A Weekend in the Life

Our weekends are not usually memorable. This one was probably no exception, but it was interesting nonetheless. Here are a few "lights," not really high or low, just there:

  • Louie has recently developed the bad habit of jumping onto the furniture. On Saturday, he jumped onto the chair by the window. As I opened my mouth to scold him, he jumped. 
 And in one cat-like movement, Louie the Ninja was on the narrow window sill. 

And in one cat-like movement, Louie the Ninja was on the narrow window sill. 

  • Saturday looked like a sunny spring day, but stepping outside revealed the brisk forty-degree temperature. Oh yeah, it's still winter. Shhh, don't tell my flowers. They think it is actually spring.
 Thank you, previous owners of our home, for planting these flowers. We have no idea what they are, but the new life is exciting!
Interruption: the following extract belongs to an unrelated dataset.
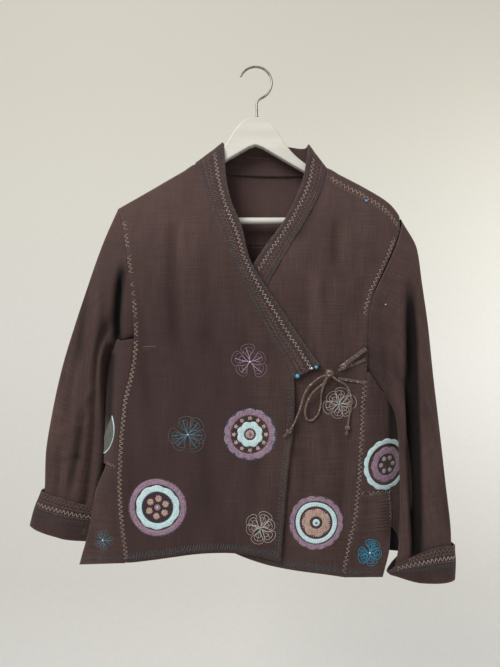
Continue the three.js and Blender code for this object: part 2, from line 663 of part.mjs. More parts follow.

Thank you, previous owners of our home, for planting these flowers. We have no idea what they are, but the new life is exciting!

  • To top off a surprisingly productive Saturday around the house, I decided to bake something. The result was a reminder why baking inspiration rarely hits me, and why Louie has been confused by my use of the KitchenAid mixer BOTH of the times I have used it. Yes, that is approximately two times in the five months we have had Louie. Before you frown at my lack of baking, please review the result. 
 Ooey gooey may be fine for a cookie, but not for a bread. This is a normally-delicious cottage cheese dill batter bread recipe. It said to bake for about 50 minutes at 350 degrees. I baked it for an hour at 350 and then left it in the warm oven a while longer just in case. The inside was a gooey mess. Blech! The garbage can ate well that night.

Ooey gooey may be fine for a cookie, but not for a bread. This is a normally-delicious cottage cheese dill batter bread recipe. It said to bake for about 50 minutes at 350 degrees. I baked it for an hour at 350 and then left it in the warm oven a while longer just in case. The inside was a gooey mess. Blech! The garbage can ate well that night.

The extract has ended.